The Hollow Mask Illusion, presented as a centerpiece in Gujral’s talk, serves as a striking demonstration of top-down processing. Despite knowing that the concave mask is inverted, the brain insists on interpreting it as a convex face. This resistance to update perception, even when faced with conflicting data, reflects the rigidity of high-level priors in the brain’s inferential system.

As Gregory (1970) and more recently Langner et al. (2012) have shown, such illusions provide insight into the dominance of learned expectations over sensory input. Gujral uses this to segue into broader philosophical territory—if we can’t trust what we see, what else might we be misinterpreting?

The Fragility of Memory and the Fabricated Self

Memory, according to Gujral, is just as unreliable as perception. He references how past experiences shape what we believe we saw or heard, a phenomenon validated by the work of Loftus and Palmer (1974). Memory is reconstructive, not reproductive, and this retroactive editing makes it vulnerable to distortion.

The illusion of a continuous self is another radical assertion in the talk. Neuroscientific consensus increasingly supports the idea that the “self” is not localized in any one brain region but is instead an emergent property of distributed processes. This is consistent with theories posited by Sam Harris and supported by neuroimaging studies showing no centralized “self hub.” Gujral’s claim here is not metaphorical—it’s empirically grounded.

The Simulation Hypothesis: Speculative Yet Structured

One of the more speculative yet intellectually stimulating parts of Gujral’s talk is his engagement with the Simulation Hypothesis, originally proposed by Nick Bostrom.

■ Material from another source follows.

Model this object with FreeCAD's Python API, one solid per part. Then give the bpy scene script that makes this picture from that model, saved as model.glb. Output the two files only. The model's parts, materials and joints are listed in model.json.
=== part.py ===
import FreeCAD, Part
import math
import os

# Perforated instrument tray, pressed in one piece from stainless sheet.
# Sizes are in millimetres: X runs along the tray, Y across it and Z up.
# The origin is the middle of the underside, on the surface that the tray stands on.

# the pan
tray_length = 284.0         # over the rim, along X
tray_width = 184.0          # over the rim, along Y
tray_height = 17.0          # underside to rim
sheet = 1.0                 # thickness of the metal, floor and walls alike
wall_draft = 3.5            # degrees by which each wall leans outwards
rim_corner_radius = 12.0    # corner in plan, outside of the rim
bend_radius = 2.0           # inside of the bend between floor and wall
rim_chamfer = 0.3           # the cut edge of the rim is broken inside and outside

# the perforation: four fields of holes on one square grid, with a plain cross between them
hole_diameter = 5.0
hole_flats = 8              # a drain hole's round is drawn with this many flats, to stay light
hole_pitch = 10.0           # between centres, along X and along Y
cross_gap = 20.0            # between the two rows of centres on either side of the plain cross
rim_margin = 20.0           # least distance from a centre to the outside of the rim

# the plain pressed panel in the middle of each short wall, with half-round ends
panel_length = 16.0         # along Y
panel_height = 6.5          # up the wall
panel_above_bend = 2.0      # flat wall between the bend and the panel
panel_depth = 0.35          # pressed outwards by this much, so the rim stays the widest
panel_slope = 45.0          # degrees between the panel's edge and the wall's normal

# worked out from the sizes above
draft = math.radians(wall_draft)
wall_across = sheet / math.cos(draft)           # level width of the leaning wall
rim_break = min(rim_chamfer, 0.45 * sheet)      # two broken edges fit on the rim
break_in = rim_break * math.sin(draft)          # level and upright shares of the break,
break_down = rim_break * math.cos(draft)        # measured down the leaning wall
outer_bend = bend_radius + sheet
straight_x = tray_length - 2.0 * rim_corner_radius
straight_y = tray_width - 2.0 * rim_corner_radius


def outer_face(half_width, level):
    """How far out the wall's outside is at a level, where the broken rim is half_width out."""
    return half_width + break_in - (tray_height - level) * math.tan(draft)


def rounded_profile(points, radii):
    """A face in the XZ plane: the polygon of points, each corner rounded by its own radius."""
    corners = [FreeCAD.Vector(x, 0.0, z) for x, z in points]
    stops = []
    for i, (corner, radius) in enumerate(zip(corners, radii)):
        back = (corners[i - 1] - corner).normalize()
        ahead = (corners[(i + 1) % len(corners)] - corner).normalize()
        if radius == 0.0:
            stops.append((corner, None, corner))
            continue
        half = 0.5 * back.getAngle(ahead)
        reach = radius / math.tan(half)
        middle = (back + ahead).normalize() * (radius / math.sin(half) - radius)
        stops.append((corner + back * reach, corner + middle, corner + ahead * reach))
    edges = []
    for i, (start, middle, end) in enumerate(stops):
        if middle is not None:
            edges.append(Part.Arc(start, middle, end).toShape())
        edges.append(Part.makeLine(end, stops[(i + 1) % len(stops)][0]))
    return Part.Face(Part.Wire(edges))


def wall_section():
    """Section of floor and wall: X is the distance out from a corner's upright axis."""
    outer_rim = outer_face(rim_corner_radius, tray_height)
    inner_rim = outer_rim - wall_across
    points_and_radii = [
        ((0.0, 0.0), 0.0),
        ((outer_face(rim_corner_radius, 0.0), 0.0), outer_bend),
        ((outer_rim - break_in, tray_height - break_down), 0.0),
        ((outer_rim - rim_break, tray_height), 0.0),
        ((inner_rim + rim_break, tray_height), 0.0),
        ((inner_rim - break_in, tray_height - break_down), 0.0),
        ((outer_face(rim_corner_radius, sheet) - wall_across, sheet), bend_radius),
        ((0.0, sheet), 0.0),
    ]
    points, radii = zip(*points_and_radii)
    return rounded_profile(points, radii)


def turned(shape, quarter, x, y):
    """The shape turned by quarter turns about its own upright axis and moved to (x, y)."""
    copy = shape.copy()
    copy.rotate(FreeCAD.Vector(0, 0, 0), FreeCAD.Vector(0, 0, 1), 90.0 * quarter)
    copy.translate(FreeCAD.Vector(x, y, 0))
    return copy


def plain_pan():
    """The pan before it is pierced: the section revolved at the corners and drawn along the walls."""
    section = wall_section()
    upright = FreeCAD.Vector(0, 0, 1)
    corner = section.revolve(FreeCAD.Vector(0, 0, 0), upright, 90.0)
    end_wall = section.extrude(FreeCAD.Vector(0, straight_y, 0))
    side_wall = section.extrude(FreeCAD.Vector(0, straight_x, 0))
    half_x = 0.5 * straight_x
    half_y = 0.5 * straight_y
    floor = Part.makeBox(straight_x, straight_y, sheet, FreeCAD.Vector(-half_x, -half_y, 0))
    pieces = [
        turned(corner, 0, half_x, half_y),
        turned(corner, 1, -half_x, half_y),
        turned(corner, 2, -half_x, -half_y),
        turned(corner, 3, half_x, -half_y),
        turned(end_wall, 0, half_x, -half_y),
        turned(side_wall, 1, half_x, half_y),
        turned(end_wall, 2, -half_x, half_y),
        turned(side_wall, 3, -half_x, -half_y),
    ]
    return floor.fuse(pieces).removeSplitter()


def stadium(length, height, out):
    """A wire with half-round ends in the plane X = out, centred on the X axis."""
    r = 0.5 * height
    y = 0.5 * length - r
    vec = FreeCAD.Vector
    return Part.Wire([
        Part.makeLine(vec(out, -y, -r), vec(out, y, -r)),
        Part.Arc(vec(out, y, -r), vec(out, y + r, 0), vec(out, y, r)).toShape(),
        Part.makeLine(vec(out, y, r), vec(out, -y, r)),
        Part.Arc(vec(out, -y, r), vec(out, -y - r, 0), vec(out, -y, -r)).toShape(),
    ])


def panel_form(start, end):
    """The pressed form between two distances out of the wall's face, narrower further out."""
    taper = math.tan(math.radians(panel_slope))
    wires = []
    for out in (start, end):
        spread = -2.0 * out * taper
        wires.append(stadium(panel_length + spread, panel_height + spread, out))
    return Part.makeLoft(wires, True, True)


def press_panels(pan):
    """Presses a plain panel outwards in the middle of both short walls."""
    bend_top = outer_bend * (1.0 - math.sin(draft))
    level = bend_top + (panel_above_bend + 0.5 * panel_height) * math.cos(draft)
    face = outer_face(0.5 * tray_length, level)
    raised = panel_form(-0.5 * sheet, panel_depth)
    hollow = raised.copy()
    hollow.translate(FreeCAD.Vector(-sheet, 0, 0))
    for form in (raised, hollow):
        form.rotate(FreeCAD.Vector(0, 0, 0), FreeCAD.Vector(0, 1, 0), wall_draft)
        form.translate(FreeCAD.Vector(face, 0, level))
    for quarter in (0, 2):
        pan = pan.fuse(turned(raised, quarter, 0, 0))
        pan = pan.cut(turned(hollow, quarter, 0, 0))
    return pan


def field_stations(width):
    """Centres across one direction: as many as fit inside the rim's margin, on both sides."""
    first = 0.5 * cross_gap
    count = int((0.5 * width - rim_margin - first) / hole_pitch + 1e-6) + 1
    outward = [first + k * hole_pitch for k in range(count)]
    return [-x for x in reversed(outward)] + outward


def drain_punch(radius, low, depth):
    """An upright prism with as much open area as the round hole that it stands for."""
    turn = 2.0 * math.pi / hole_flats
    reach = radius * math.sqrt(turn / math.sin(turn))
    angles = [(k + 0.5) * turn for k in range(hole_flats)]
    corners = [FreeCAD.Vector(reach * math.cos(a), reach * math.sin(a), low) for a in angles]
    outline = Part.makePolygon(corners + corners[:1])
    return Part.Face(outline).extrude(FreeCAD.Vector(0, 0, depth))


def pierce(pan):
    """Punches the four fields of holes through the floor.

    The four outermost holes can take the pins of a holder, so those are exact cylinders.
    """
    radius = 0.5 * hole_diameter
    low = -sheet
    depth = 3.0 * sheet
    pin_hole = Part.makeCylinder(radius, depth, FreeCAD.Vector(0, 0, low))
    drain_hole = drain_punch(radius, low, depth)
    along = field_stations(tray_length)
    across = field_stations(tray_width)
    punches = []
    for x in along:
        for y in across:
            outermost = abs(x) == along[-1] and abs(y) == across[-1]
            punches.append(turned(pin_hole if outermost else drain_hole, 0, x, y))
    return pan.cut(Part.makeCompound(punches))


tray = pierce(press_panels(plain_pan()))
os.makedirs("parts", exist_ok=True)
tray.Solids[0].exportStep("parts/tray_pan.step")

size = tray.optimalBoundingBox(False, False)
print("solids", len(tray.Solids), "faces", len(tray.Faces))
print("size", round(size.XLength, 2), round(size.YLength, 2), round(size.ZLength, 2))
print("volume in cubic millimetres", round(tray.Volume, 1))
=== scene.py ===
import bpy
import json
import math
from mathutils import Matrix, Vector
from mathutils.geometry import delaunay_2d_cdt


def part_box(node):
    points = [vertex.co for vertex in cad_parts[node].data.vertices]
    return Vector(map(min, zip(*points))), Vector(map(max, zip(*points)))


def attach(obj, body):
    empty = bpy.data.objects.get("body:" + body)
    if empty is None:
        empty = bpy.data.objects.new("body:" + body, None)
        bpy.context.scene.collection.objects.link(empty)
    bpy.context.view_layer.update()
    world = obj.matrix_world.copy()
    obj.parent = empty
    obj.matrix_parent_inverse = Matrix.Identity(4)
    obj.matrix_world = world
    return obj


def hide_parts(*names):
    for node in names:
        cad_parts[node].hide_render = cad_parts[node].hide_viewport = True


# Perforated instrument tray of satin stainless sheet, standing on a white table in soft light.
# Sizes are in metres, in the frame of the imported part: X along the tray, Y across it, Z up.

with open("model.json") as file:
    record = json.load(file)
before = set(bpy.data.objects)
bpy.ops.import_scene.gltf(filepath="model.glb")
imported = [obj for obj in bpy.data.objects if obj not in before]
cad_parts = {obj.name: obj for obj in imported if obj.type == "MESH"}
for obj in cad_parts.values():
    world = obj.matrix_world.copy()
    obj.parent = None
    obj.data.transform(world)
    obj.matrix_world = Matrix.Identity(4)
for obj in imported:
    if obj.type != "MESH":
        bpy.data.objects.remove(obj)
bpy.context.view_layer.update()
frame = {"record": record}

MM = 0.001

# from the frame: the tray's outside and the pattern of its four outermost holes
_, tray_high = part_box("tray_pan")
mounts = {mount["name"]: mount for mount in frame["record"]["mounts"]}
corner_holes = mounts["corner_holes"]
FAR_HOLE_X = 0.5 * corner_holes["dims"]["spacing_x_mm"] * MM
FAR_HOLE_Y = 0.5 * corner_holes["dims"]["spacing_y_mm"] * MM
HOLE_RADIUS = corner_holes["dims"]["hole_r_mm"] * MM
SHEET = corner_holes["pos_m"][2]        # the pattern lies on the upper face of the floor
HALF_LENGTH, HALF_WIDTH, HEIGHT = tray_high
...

While the hypothesis remains philosophically provocative rather than scientifically verifiable, Gujral uses it as an illustrative metaphor to question the boundaries of perceptual constraints.

If the universe operates within limits that mirror computational systems, and our brains are fundamentally predictive, then one could argue that we are operating within a reality that is not objectively verifiable. This doesn’t confirm the simulation idea, but it supports Gujral’s broader thesis: our experiential reality is a highly governed, filtered, and constructed space.

A Convergence of Disciplines

What makes Gujral’s TEDx talk especially impactful is not just the boldness of the ideas, but the interdisciplinary synthesis. He draws from neuroscience, psychology, artificial intelligence, and philosophy to build a cohesive argument. His own background in building deep learning models that detect universal emotional patterns in voice underscores a central theme: beneath linguistic and cultural differences lies a common cognitive architecture.

Conclusion: Learning to See the Dream

In a time when augmented reality, AI simulations, and synthetic media challenge our grip on truth, Gujral’s talk does not merely entertain—it reframes our existential context. The brain, as he convincingly argues, is not a mirror of the world but its primary sculptor. Whether one accepts the simulation hypothesis or not, the invitation is clear: understand how the dream is made, and you might just wake up to a deeper kind of awareness.

This is not just a conversation for scientists or philosophers. It is a call for everyone to reconsider the most intimate part of their existence—reality itself.